County applies for grants to build archives and a new police station in Centre Wellington

If the federal and provincial governments are handing out cash for infra­struc­ture, Wellington County coun­cillors want a big chunk of it.

County council voted on Ap­ril 30 to make the con­struc­tion of the new county archives at Wellington Place as its highest priority for the Building Canada Fund’s sec­ond round of applications.

Another grant fund is called the Infrastructure Stimulus Fund, and county council is hoping for cash from that one to help build a new police station in Centre Wellington.

In each case, the federal gov­ernment would pay one third of the cost of each project, the province another one third, and the county the remainder.

Councillor Lou Maieron said, “The public wasn’t given notice” of a war­den’s advisory committee meet­ing where the top two projects were debated and then offered for council ratifi­cation.

Maieron said the admi­nis­tration, finance, and personnel committee could have been consulted.

He said, though, he was willing to ratify the proposals “if nobody else is concerned.”

Finance committee chair­man John Green pointed out the grant was announced Ap­ril 15 and the application deadline was May 1, the day after county council.

Green said that is a two week turnaround from getting notice of the grant to having staff do all the work to prepare the application documents.
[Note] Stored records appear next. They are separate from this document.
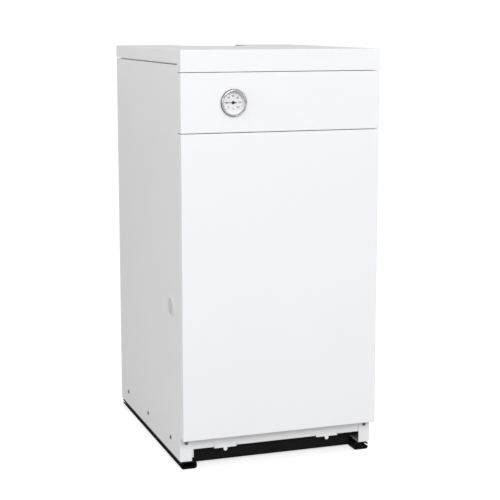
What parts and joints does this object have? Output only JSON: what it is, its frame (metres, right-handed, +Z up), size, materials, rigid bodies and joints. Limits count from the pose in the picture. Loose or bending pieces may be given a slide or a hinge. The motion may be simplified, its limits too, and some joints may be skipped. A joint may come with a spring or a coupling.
{
  "type": "floor-standing gas boiler",
  "caption": "White sheet-steel floor boiler with a fascia thermometer, lift-off notched lid and hinged front door hiding a gas burner unit, valve and water shell.",
  "frame": {"origin": "on the floor, under the middle of the whole object's box", "axes": "+Z up, -Y out of the front door, +X to the right when facing the front"},
  "size_m": [0.424, 0.572, 0.85],
  "materials": {
    "white_paint": "smooth satin powder coat",
    "black_paint": "semi-gloss enamel",
    "galvanised_sheet": "zinc coated, faint spangle",
    "boiler_steel": "mill scale, dull",
    "foil_insulation": "foil-faced mineral wool",
    "stainless_steel": "brushed",
    "zinc_screw": "zinc plated",
    "brass": "machined",
    "copper": "drawn copper tube",
    "ceramic_white": "unglazed",
    "valve_casting": "die cast, matt",
    "grey_plastic": "satin moulding",
    "red_plastic": "satin moulding",
    "black_plastic": "matt moulding",
    "dial_face": "printed, numbers only",
    "bezel_chrome": "polished",
    "gauge_glass": "clear"
  },
  "bodies": {
    "root": {"front_fascia": "white_paint", "left_side_panel": "white_paint", "right_side_panel": "white_paint", "front_lower_rail": "white_paint", "side_hole_plug": "white_paint", "skid_left": "black_paint", "skid_right": "black_paint", "front_crossmember": "black_paint", "rear_crossmember": "black_paint", "cradle_left": "black_paint", "cradle_right": "black_paint", "rear_panel": "galvanised_sheet", "base_heat_shield": "galvanised_sheet", "flue_hood": "galvanised_sheet", "flue_collar": "galvanised_sheet", "burner_plate": "galvanised_sheet", "hinge_bracket_upper": "galvanised_sheet", "hinge_bracket_lower": "galvanised_sheet", "boiler_body": "boiler_steel", "flow_stub": "boiler_steel", "return_stub": "boiler_steel", "gas_manifold": "boiler_steel", "gas_pipe": "boiler_steel", "insulation_jacket": "foil_insulation", "burner_bar_1": "stainless_steel", "burner_bar_2": "stainless_steel", "burner_bar_3": "stainless_steel", "flue_baffle_1": "stainless_steel", "flue_baffle_2": "stainless_steel", "flue_baffle_3": "stainless_steel", "side_screw_left": "zinc_screw", "side_screw_right": "zinc_screw", "sensor_pocket": "brass", "drain_cock_body": "brass", "gas_injector_1": "brass", "gas_injector_2": "brass", "gas_injector_3": "brass", "gas_inlet_union": "brass", "thermometer_capillary": "copper", "pilot_burner": "copper", "thermocouple": "copper", "ignition_electrode": "ceramic_white", "gas_valve": "valve_casting", "piezo_igniter": "black_plastic", "door_magnet": "black_plastic", "thermometer_case": "black_plastic", "thermometer_dial": "dial_face", "thermometer_bezel": "bezel_chrome", "thermometer_glass": "gauge_glass"},
    "top_cover": {"top_cover": "white_paint"},
    "front_door": {"front_door": "white_paint", "hinge_eye_upper": "galvanised_sheet", "hinge_eye_lower": "galvanised_sheet"},
    "drain_lever": {"drain_cock_lever": "red_plastic"},
    "thermostat_knob": {"thermostat_knob": "grey_plastic"},
    "pilot_button": {"pilot_button": "grey_plastic"},
    "off_button": {"off_button": "red_plastic"},
    "piezo_button": {"piezo_button": "red_plastic"},
    "sight_flap": {"sight_flap": "stainless_steel"},
    "gauge_needle": {"thermometer_needle": "black_plastic"}
  },
  "joints": [
    {"name": "lid_lift", "type": "slide", "parent": "root", "child": "top_cover", "axis": [0, 0, 1], "range_m": [0, 0.25]},
    {"name": "door_hinge", "type": "hinge", "parent": "root", "child": "front_door", "pos_m": [0.205, -0.263, 0.3765], "axis": [0, 0, 1], "range_deg": [0, 110]},
    {"name": "drain_lever_turn", "type": "hinge", "parent": "root", "child": "drain_lever", "pos_m": [-0.134, -0.134, 0.144], "axis": [0, 0, 1], "range_deg": [0, 90]},
    {"name": "knob_turn", "type": "hinge", "parent": "root", "child": "thermostat_knob", "pos_m": [-0.03, -0.231, 0.336], "axis": [0, -1, 0], "range_deg": [0, 270]},
    {"name": "pilot_press", "type": "slide", "parent": "root", "child": "pilot_button", "axis": [0, 1, 0], "range_m": [0, 0.005], "stiffness_N_per_m": 400},
    {"name": "off_press", "type": "slide", "parent": "root", "child": "off_button", "axis": [0, 1, 0], "range_m": [0, 0.005], "stiffness_N_per_m": 400},
    {"name": "piezo_press", "type": "slide", "parent": "root", "child": "piezo_button", "axis": [0, 1, 0], "range_m": [0, 0.008], "stiffness_N_per_m": 600},
    {"name": "flap_swing", "type": "hinge", "parent": "root", "child": "sight_flap", "pos_m": [0.07, -0.1114, 0.293], "axis": [0, 1, 0], "range_deg": [0, 100]},
    {"name": "needle_turn", "type": "hinge", "parent": "root", "child": "gauge_needle", "pos_m": [-0.102, -0.279, 0.7465], "axis": [0, 1, 0], "range_deg": [-45, 225], "stiffness_Nm_per_rad": 0.0002}
  ]
}
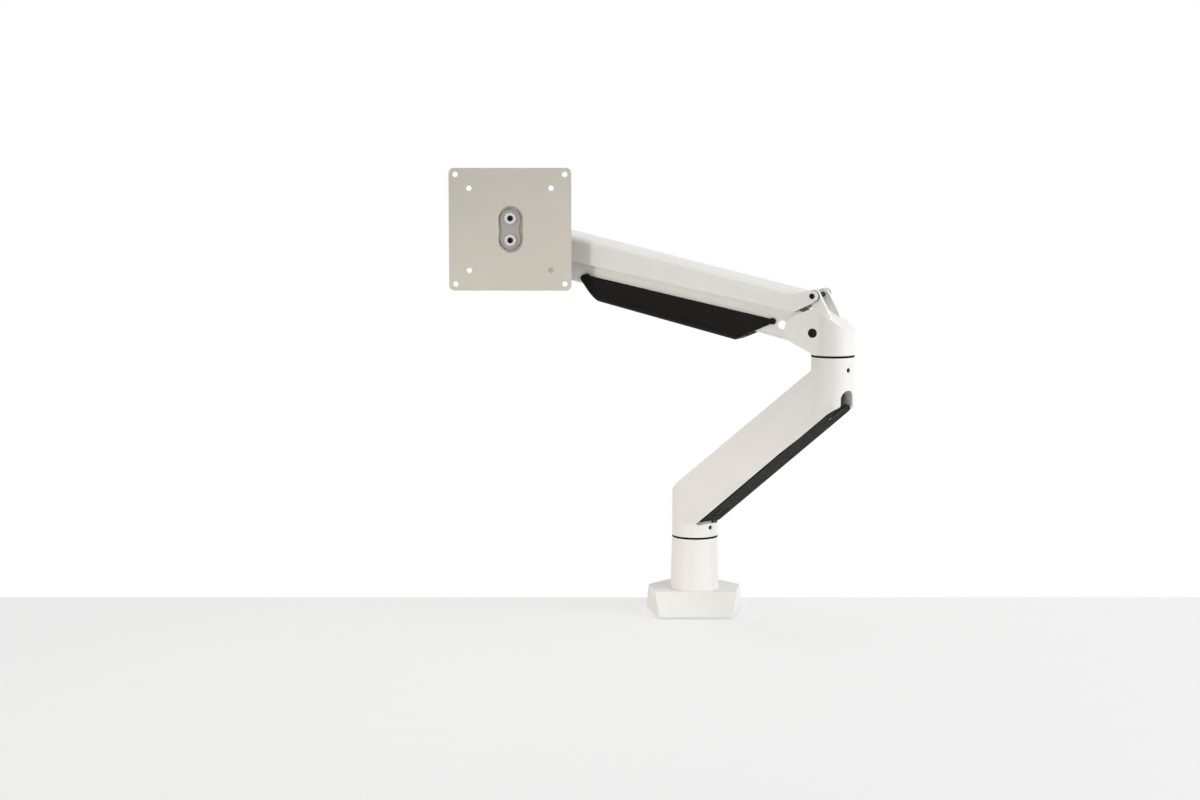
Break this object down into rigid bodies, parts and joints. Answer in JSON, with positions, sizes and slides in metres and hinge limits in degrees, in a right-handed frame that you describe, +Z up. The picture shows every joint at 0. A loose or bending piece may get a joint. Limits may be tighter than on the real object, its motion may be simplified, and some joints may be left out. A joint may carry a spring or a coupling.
{
  "type": "desk clamp monitor arm",
  "caption": "Desk-clamped monitor arm: column, swivelling lower arm, gas-sprung parallelogram upper arm, pan-tilt-roll head and square VESA plate.",
  "frame": {"origin": "on the desk top, on the vertical axis of the column", "axes": "+Z up from the desk, +X to the right and +Y towards the back edge of the desk, so the plate faces -Y"},
  "size_m": [0.3661, 0.2207, 0.5475],
  "materials": {
    "white_paint": "satin",
    "base_cover": "satin",
    "cover_plastic": "matte",
    "black_plastic": "matte",
    "black_steel": "satin",
    "bush_plastic": "satin",
    "steel": "satin",
    "zinc": "satin",
    "chrome": "polished",
    "aluminium": "satin",
    "foam": "matte"
  },
  "bodies": {
    "base": {"base_cover": "base_cover", "base_plate": "black_steel", "desk_pad": "foam", "column": "aluminium", "column_bolts": "zinc", "base_post": "steel", "lower_ring": "black_plastic", "clamp_bracket": "black_steel", "bracket_screws": "zinc"},
    "clamp_foot": {"clamp_grip": "foam", "clamp_pad": "black_steel"},
    "clamp_spindle": {"clamp_screw": "steel", "clamp_knob": "black_plastic"},
    "lower_arm_body": {"lower_arm": "aluminium", "lower_bush": "bush_plastic", "elbow_bush": "bush_plastic", "arm_set_screws": "black_steel", "elbow_ring": "black_plastic"},
    "lower_cover": {"lower_cable_cover": "cover_plastic"},
    "elbow": {"elbow_bracket": "aluminium", "elbow_post": "steel", "post_screws": "zinc", "elbow_lower_pin": "black_steel", "elbow_upper_pin": "black_steel", "elbow_washers": "black_plastic"},
    "lower_link_body": {"lower_link": "white_paint", "link_bushes": "bush_plastic", "spring_pin": "steel"},
    "keel": {"upper_cable_cover": "cover_plastic"},
    "upper_link_body": {"upper_link": "white_paint"},
    "spring_body": {"gas_cylinder": "black_steel"},
    "spring_rod": {"gas_rod": "chrome"},
    "head": {"head_bracket": "aluminium", "head_lower_pin": "black_steel", "head_upper_pin": "black_steel", "head_washers": "black_plastic", "pan_post": "steel", "pan_ring": "black_plastic", "pan_screw": "zinc"},
    "tension_spindle": {"tension_screw": "zinc"},
    "tension_block": {"tension_nut": "steel", "nut_pin": "zinc"},
    "knuckle": {"pan_knuckle": "aluminium", "pan_bush": "bush_plastic", "pan_cap": "black_plastic", "tilt_bolt": "zinc", "tilt_nut": "zinc"},
    "tilt_head": {"tilt_block": "aluminium", "tilt_washers": "black_plastic"},
    "plate": {"plate_rotor": "black_steel", "vesa_plate": "white_paint", "plate_retainer": "steel", "plate_screws": "zinc", "roll_nut": "zinc", "roll_washer": "black_plastic"}
  },
  "joints": [
    {"name": "base_swivel", "type": "hinge", "parent": "base", "child": "lower_arm_body", "pos_m": [0, 0, 0.073], "axis": [0, 0, 1], "range_deg": [-180, 180]},
    {"name": "elbow_swivel", "type": "hinge", "parent": "lower_arm_body", "child": "elbow", "pos_m": [0.1169, -0.13687, 0.2596], "axis": [0, 0, 1], "range_deg": [-180, 180]},
    {"name": "arm_lift", "type": "hinge", "parent": "elbow", "child": "lower_link_body", "pos_m": [0.10454, -0.13145, 0.2806], "axis": [0.4019, 0.9157, 0], "range_deg": [-41, 22]},
    {"name": "upper_link_swing", "type": "hinge", "parent": "elbow", "child": "upper_link_body", "pos_m": [0.10454, -0.13145, 0.3136], "axis": [0.4019, 0.9157, 0], "range_deg": [-41.5, 22.5]},
    {"name": "head_level", "type": "hinge", "parent": "lower_link_body", "child": "head", "pos_m": [-0.13635, -0.0257, 0.34134], "axis": [0.4019, 0.9157, 0], "range_deg": [-22.5, 41.5]},
    {"name": "head_pan", "type": "hinge", "parent": "head", "child": "knuckle", "pos_m": [-0.1739, -0.00922, 0.34134], "axis": [0, 0, 1], "range_deg": [-229.4, 2]},
    {"name": "head_tilt", "type": "hinge", "parent": "knuckle", "child": "tilt_head", "pos_m": [-0.1739, -0.04822, 0.37054], "axis": [-1, 0, 0], "range_deg": [-20, 70]},
    {"name": "plate_turn", "type": "hinge", "parent": "tilt_head", "child": "plate", "pos_m": [-0.1739, -0.08422, 0.37054], "axis": [0, -1, 0], "range_deg": [-90, 90]},
    {"name": "spring_swing", "type": "hinge", "parent": "lower_link_body", "child": "spring_body", "pos_m": [0.07767, -0.11965, 0.28686], "axis": [0.4019, 0.9157, 0], "range_deg": [-0.6, 0.6]},
    {"name": "spring_stroke", "type": "slide", "parent": "spring_body", "child": "spring_rod", "axis": [-0.8778, 0.3853, 0.2846], "range_m": [-0.0115, 0.0065]},
    {"name": "tension_travel", "type": "slide", "parent": "head", "child": "tension_block", "axis": [0, 0, 1], "range_m": [-0.00197, 0.00197]},
    {"name": "tension_turn", "type": "hinge", "parent": "head", "child": "tension_spindle", "pos_m": [-0.14734, -0.02088, 0.34134], "axis": [0, 0, 1], "range_deg": [-570, 570]},
    {"name": "clamp_travel", "type": "slide", "parent": "base", "child": "clamp_foot", "axis": [0, 0, 1], "range_m": [-0.035, 0.015]},
    {"name": "clamp_turn", "type": "hinge", "parent": "clamp_foot", "child": "clamp_spindle", "pos_m": [0, 0.03, -0.035], "axis": [0, 0, 1], "range_deg": [-8410, 3610]},
    {"name": "lower_cover_pull", "type": "slide", "parent": "lower_arm_body", "child": "lower_cover", "axis": [0.3782, -0.4428, -0.813], "range_m": [0, 0.012]},
    {"name": "keel_pull", "type": "slide", "parent": "lower_link_body", "child": "keel", "axis": [-0.206, 0.0904, -0.9744], "range_m": [0, 0.012]}
  ],
  "couplings": [
    {"joint": "upper_link_swing", "follows": "arm_lift", "ratio": 1},
    {"joint": "head_level", "follows": "arm_lift", "ratio": -1},
    {"joint": "spring_stroke", "follows": "arm_lift", "m_per_rad": 0.015},
    {"joint": "tension_turn", "follows": "tension_travel", "rad_per_m": -5026.5},
    {"joint": "spring_swing", "follows": "tension_travel", "rad_per_m": 3.9923},
    {"joint": "clamp_turn", "follows": "clamp_travel", "rad_per_m": 4188.8}
  ]
}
Fur­ther, he said, the county did not get the grant notice until after the administration, fin­ance, and personnel com­mittee meeting was held.

Warden Joanne Ross-Zuj told Maieron the turn­around time was short, and she believ­ed contacting the committee heads who sit on the warden’s advisory committee was the best way to get a quick con­sensus on which projects were needed and likely to be suc­cessful.

Councillor Walter Trachsel said, “My taxpayers would be some upset if I miss out on an $8-million grant … Let’s bring this back to reality.”

Councillor Lynda White, who is the county’s liaison with the Police Services Board, told council, “I don’t know what the big deal is. I was in Saskatch­ewan and I was aware [of the request for projects]. I got on the phone and talked to my committee members.”

She added, “That’s what the warden’s advisory committee does. The warden talks to the com­mittee chairs, and the chairs talk to their committee members.”

She concluded, “If we stand on process as opposed to get­ting $4- to $6-million, our tax­payers would be upset.”

County Treasurer Craig Dyer said the two grant appli­cations are different from each other, but, “We’ll have no problem getting them out.”

Councillor Jean Innes asked how council could know the costs when it did not know what it was going to build.

Dyer said that with the archives project, he can use ‘best estimates” from the bud­get for that work, scheduled to start this year and be done next year.

As for the police building, He said there is $6-million in the capital plan, and it is the same size as the Rockwood police station, which cost $4-million in 2005. He added that the cost by 2010 is likely to be about $6-million.

Maieron  then noted the warden’s advisory committee had also recommended enter­ing into negotiations with Ventin Group Architects, and to waive the normal county purchasing policy for the de­sign and development of de­tailed specifications for the police station.

He said Ventin did the Rockwood building, and it could probably use the same drawings for the Centre Well­ington police station.

Chief Administrative Offi­cer Scott Wilson pointed out the county will have to pay someone, no matter who it hires, and Ventin has an ad­van­tage having done the Rock­wood building.

Councillor Chris White agreed, and said with the short­ened time period for the grant, Ventin’s experience in Rock­wood will be useful.

Maieron said, “You can make as many copies [of the police station drawings] as you want.”

Wilson said the county does not know its costs yet, or the site plan, drainage, or other details. He added that Ventin had won the competition to build the Rockwood station.

“If Ventin doesn’t get the money, somebody else will get the money,” Wilson said, add­ing, of the new police detachment, “It won’t be the same build­ing.”

Ross-Zuj admitted that there is some tension because the grant application time is so short. She congratulated staff for working weekends to get the applications prepared.

“Some of the process is not what we usually follow,” she agreed. “The government is not interested in our processes. You’re either on the train or watching it go by.”

Councillor Brad Whit­combe said the government has promised it would “put people to work – fast. The federal gov­ernment has responded. Now we have to keep our part of the bargain. Wellington County is ready.”

Council then approved the two projects as top priority, and approved Ventin as the archi­tect for the police station.